I dropped Gillespie off at the vet yesterday morning for x-rays, following up on his appointment earlier in the week. The results were some good, some not-so-good: For the most part, his internal organs — what could be determined by the x-rays, anyway — were fine. But there is a mass near his liver and his bile ducts aren’t working as they should.
What is the mass? Could be nothing. Could be benign. Could be, of course, not benign. The vet would like to do an ultrasound for a more precise diagnosis, since x-rays only tell you so much.
So now comes a host of decisions. He’s 17 1/2. Would knowing make a difference? What kind of treatment would he need, and how much would it cost? Does he have 6 months? A year? More?
What is the point of diminishing returns?
Three years ago, I had to put another cat, Queenie, to sleep (as the cruel euphemism has it). Queenie was 19, but she had been suffering from kidney failure for at least 18 months. In that time she’d had a handful of seizures and had grown mildly incontinent, soiling the carpet when she couldn’t control her bowels. I was giving her IV fluids at least twice a week.

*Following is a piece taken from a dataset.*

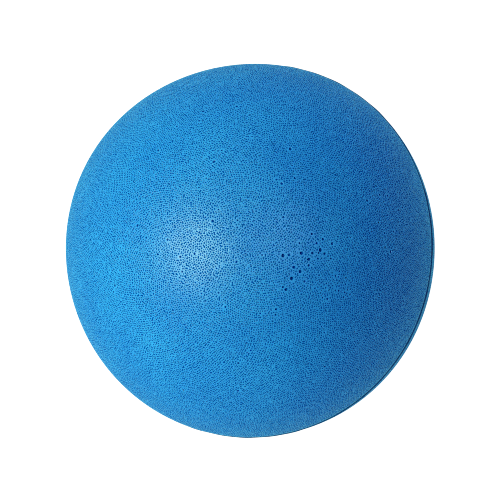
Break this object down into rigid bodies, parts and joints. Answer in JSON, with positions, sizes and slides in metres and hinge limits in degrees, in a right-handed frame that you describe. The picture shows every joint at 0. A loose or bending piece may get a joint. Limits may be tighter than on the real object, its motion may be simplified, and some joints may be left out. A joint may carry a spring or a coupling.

Queenie loved me (and, our joke went, only me — we called her “Queenie the Meanie” for her behavior around other people and animals), but she wasn’t grooming herself and wasn’t eating much. She was trying, but she’d lost her spark. She wasn’t … dignified. I thought I was being merciful when I finally made the call. It was, I told myself, what I would want another human being to do for me.
I hated myself for doing it anyway.
In the short term, I don’t have to do anything but give Gillespie a new prescription, one that’s supposed to promote the health of his bile ducts. I saw him grooming himself last night, so though he’s lost weight, he still cares about his health (or, at least, his fur). But time is a bastard. I hope I can make his time as easy as possible until the bell finally goes off. Whenever that may be.